In reality, people returning to work are usually to be back in body, but not in spirit. In fact, unless they are exceedingly peculiar types or have little or no social life outside of work they are likely to be a little lethargic and almost certainly unmotivated.

A study by Begbies Traynor found that more than four out of five of the 500 workers we interviewed admitted to “working to live, not living to work” so it’s not surprising that returning to work after a summer break produces post-holiday misery.

A survey on recruitment website reinforces this: only 7% claimed not to get some form or other of back-to-work blues.

Further findings from the YouGov survey provide more proof, if it is needed, of the effects of post-holiday blues. Of the 2,000 UK workers surveyed, a quarter claimed that their post-holiday ‘glow’ disappears the moment they switch on their PCs and discover an in-box full of emails demanding their attention.

Moreover, more than half of the employees surveyed admitted that they return to their job with the determination that they will spend less time in the office – and a fifth immediately set about planning their next holiday.

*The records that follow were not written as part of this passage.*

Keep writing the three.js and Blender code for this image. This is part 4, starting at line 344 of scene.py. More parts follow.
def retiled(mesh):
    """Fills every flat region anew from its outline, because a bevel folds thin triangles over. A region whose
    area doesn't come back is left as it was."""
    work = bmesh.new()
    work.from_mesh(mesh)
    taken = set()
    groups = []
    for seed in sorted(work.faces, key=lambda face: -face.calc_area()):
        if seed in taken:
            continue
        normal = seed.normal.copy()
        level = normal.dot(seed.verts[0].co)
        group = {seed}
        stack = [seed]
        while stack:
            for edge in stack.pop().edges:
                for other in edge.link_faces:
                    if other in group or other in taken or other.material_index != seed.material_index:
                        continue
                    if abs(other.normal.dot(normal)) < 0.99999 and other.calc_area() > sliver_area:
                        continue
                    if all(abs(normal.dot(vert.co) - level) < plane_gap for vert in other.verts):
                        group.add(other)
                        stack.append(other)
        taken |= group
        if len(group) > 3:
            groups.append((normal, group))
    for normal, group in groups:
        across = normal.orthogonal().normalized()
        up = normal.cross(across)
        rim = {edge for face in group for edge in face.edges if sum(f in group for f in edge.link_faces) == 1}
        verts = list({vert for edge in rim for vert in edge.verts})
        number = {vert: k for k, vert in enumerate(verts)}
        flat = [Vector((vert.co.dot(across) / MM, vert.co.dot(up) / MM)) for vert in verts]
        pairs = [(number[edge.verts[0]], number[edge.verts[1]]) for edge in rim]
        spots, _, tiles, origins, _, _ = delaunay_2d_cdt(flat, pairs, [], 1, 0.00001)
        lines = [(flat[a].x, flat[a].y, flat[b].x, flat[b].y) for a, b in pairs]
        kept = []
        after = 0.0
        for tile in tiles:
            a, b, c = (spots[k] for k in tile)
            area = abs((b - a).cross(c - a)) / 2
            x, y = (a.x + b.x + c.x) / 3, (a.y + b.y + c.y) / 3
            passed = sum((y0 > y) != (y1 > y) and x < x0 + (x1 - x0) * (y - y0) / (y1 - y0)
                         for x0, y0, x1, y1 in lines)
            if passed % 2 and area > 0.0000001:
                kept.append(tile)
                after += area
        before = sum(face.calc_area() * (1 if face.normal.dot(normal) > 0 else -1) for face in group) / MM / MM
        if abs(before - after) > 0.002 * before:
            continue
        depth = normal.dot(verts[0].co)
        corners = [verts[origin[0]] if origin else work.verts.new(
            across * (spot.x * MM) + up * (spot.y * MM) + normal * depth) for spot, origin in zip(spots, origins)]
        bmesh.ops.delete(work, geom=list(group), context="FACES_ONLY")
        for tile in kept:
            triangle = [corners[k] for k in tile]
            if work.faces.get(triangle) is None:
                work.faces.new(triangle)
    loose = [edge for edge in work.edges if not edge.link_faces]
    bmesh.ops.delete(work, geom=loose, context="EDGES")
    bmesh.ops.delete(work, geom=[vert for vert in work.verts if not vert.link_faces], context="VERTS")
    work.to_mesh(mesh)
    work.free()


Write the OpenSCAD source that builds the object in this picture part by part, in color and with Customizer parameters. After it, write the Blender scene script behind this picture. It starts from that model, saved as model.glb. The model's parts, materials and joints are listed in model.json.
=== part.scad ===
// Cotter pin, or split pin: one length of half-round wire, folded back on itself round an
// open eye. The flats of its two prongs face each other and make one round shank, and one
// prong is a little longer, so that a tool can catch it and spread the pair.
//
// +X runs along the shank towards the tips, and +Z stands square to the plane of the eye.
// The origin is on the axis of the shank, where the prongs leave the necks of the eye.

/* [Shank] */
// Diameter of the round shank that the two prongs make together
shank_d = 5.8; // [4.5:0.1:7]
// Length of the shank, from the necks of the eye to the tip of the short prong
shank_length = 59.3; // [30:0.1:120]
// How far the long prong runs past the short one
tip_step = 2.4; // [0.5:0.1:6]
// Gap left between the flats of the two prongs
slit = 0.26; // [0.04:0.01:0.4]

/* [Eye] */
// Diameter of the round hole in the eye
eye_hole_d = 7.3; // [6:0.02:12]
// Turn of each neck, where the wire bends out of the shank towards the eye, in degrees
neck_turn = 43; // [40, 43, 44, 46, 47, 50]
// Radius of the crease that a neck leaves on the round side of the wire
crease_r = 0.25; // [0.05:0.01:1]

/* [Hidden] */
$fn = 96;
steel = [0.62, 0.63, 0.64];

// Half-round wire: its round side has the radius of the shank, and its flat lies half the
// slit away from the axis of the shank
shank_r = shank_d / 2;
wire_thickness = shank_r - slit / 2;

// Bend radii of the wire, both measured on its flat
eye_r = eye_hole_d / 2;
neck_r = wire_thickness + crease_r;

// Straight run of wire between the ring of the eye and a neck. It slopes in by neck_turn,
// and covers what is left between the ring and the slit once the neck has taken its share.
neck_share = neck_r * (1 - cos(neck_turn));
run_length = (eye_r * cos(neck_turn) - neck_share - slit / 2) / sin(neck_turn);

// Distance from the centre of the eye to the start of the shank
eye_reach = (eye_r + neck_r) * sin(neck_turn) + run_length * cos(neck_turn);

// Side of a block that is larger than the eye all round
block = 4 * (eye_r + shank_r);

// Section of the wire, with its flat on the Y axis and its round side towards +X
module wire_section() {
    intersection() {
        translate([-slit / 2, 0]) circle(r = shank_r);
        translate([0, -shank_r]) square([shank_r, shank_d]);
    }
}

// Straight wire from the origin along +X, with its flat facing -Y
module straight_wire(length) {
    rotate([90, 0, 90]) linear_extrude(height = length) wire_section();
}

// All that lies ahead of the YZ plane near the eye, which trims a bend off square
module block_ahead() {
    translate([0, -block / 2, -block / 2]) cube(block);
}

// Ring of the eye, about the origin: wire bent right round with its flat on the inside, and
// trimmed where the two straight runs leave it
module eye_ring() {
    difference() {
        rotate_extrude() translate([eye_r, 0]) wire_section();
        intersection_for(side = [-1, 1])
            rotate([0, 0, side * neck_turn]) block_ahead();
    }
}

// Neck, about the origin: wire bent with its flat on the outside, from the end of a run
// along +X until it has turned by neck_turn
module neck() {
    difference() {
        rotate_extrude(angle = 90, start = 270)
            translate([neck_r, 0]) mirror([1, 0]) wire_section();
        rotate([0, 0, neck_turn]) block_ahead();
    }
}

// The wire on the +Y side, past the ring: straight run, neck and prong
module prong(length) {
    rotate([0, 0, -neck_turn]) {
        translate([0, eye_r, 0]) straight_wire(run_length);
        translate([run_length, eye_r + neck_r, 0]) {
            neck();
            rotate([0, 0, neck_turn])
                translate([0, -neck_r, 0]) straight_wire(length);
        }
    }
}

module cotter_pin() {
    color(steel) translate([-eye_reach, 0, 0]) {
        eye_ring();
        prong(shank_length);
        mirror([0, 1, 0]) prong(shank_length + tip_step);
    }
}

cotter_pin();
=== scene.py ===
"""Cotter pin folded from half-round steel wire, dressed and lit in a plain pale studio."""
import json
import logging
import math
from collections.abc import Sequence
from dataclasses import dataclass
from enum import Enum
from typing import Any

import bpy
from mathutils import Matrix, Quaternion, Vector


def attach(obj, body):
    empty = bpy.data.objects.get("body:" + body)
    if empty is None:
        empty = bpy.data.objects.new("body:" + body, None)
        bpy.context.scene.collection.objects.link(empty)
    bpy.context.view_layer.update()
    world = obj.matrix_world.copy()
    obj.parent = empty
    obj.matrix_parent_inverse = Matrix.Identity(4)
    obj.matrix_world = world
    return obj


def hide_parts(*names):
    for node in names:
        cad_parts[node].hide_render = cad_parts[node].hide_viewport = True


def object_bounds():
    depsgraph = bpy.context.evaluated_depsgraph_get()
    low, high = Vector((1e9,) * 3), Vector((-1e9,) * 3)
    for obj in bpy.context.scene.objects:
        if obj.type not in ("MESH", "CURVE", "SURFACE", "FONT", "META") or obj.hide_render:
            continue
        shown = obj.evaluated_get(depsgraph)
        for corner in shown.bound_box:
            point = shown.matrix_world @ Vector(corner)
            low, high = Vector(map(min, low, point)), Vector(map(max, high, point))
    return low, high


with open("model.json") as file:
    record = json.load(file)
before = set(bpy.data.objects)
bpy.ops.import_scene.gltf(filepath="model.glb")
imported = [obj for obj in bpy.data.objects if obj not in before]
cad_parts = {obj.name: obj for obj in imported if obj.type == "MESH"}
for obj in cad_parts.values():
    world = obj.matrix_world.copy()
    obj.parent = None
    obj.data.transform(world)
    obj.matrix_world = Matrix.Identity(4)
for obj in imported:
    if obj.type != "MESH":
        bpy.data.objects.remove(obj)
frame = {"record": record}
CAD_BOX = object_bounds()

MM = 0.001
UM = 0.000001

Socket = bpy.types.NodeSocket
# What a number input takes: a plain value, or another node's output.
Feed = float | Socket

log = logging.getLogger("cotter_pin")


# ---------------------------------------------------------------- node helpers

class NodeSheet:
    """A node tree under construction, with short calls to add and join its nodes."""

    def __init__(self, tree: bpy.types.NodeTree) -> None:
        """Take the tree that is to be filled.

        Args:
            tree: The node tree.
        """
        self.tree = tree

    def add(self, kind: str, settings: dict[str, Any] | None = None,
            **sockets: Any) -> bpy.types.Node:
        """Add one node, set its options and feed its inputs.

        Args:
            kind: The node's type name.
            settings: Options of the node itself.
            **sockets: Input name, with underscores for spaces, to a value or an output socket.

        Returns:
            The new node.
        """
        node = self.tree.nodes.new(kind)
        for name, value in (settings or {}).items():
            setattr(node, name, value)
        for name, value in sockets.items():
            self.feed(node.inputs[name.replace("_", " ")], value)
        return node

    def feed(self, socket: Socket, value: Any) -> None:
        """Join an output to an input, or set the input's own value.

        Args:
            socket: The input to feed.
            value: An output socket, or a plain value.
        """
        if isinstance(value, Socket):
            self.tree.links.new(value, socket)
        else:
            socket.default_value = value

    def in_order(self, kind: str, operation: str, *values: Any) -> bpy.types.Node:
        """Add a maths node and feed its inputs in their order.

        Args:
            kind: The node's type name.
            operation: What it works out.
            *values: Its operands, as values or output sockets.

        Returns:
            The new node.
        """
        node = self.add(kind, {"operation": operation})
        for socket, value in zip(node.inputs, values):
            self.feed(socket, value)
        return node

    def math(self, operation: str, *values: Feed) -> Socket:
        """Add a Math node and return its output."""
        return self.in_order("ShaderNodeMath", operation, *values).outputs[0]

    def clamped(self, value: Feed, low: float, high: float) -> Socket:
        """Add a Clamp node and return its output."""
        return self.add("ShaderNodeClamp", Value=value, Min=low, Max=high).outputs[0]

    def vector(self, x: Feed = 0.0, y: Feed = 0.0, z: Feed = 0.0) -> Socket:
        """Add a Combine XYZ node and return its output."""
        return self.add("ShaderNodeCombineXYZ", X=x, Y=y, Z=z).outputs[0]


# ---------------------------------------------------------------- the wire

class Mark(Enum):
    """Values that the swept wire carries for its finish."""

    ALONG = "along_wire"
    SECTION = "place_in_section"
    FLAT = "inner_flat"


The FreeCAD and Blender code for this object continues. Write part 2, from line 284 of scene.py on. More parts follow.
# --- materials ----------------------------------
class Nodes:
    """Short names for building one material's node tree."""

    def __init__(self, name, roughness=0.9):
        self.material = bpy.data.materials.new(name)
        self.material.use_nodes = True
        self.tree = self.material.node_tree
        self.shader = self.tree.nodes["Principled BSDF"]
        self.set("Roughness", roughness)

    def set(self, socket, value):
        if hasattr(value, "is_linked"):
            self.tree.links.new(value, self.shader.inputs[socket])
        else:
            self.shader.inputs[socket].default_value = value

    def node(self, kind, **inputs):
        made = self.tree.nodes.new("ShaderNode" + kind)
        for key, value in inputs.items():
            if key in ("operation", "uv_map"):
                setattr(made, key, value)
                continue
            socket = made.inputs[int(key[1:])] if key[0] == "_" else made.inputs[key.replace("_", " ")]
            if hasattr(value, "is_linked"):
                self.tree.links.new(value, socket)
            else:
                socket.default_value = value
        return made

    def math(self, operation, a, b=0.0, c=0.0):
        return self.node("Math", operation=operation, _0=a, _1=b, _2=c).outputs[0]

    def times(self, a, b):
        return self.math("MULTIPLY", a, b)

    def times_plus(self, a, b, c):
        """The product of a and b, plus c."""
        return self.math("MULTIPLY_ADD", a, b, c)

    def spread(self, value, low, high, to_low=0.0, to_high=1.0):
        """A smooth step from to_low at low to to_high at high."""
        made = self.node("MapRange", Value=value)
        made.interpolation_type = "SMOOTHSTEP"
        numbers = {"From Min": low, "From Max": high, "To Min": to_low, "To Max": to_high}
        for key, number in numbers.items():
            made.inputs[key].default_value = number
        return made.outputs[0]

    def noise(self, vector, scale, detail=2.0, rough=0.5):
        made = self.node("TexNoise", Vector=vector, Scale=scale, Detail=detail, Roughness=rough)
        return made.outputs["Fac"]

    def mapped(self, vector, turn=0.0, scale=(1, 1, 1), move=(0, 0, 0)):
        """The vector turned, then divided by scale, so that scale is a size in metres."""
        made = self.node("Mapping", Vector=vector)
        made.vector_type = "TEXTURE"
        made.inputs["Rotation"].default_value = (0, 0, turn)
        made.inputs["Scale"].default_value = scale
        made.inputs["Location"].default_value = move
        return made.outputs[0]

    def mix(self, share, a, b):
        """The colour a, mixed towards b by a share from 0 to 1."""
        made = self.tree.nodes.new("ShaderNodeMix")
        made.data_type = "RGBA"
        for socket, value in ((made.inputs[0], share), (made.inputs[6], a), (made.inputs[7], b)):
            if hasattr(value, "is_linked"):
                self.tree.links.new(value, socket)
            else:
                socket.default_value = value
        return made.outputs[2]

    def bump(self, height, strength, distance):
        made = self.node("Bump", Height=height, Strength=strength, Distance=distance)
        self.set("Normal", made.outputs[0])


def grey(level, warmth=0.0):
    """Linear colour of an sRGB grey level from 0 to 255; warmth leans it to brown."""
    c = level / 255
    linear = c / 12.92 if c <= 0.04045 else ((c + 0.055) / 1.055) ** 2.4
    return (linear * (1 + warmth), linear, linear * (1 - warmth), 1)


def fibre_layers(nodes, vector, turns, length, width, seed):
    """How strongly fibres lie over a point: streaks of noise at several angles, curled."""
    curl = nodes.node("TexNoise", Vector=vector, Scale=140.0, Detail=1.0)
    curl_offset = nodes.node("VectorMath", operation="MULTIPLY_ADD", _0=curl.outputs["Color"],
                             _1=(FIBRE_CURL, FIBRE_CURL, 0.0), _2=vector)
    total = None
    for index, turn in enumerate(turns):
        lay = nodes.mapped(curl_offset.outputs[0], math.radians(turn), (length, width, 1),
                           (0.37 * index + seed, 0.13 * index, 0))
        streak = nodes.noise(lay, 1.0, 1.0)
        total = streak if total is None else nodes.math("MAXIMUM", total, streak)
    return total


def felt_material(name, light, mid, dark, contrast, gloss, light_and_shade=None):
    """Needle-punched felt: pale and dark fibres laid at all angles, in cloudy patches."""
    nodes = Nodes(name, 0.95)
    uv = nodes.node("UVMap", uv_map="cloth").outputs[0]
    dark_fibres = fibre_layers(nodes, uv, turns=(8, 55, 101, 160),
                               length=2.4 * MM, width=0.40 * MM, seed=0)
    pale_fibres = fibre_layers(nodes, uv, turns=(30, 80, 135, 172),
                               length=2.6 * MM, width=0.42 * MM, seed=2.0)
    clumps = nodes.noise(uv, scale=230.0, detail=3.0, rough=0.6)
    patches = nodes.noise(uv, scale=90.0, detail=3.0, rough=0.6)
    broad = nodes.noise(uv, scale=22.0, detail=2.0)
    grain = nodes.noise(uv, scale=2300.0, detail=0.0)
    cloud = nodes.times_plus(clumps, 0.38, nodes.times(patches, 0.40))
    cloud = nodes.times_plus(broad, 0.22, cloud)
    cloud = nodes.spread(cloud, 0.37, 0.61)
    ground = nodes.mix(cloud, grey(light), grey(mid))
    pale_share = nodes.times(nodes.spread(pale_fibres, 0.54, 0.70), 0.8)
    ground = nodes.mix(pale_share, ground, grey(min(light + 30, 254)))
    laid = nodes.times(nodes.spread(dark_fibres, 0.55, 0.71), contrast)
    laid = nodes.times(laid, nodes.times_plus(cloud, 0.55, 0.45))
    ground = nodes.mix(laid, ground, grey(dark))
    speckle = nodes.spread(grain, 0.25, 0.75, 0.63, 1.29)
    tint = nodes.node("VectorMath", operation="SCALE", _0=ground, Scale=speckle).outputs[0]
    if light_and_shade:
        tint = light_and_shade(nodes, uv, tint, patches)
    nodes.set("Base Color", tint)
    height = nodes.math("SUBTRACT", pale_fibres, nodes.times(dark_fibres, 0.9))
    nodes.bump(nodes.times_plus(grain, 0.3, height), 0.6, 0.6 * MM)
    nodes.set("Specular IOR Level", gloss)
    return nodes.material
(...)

Of course, this situation is of little help to owner managers struggling to achieve performance targets. It is even more important for managers at smaller companies that staff quickly regain their productivity when back from holiday, particularly as they often have little spare capacity and every role is vital.

But thankfully there is no need to despair. Plenty can be done to ease a person back to work, often involving little more than common sense procedures.

First and foremost, spend some time with staff members before they go on holiday to make sure there is a formal handover of work. They should be encouraged to write a formal handover document which lists all outstanding tasks that must be completed in their absence.

Their manager should make sure that all the tasks have been delegated to colleagues. Many will, I’m sure, agree that there is not much that is more demotivating than going on holiday knowing that little (if anything) will be done in their absence and that they will come back to a large amount of urgent work.

A holiday won’t stand a chance of reinvigorating an employee if in the back of their mind they fear the possibility of carnage upon their return.

On the day they get back to work, you should dedicate time to the returning staff member to debrief them fully about progress and changes made in relation to their role since they took their holiday. Immediately, this demonstrates their importance to the organisation, and offers a timely boost to their morale.

As with all staff, the best way of generating goodwill and hard work is to treat them with the respect you like to be treated with. It’s wise not to overload staff members with tasks after their holiday. It’s much better to allow them at least a day or two to get back into the swing of things.

Like you, they need time to digest emails, speak to colleagues, and generally catch up on work gossip and news they missed while away.

An effective way of restoring enthusiasm is to save a particularly interesting task, or even a nice treat, for their return. Again, this speaks volumes about your respect for their role and their contribution.

It’s also wise to realise that even the most highly motivated and strongly performing of employees might suffer from the very real psychological aspect of ‘post-holiday blues’.

According to the well-known psychotherapist Phillip Hodson, post-holiday blues are more than a case of being a little down-in-the-dumps. “Huge demands are being made on us [at work] both mentally and physically. Going straight back into that from a stress-free holiday environment can be a real shock to the system,” he says. The same applies for a long break as a result of furlough.

Naturally, getting staff back into the swing of things after a holiday or break should not all be the manager’s responsibility. Older and more experienced staff members often develop their own coping mechanisms. One of my former colleagues used to immediately book his next holiday on return, giving himself the pleasure of something to look forward to.

The problem of post-holiday blues is intensified by the fact that when compared to their European counterparts, Britons take the least time off. Perhaps if managers were a shade more generous with holiday allowances, there might be less pressure on staff to fit so much relaxation into a fairly short summer break.

NB. The above article has been slightly edited since its original publication.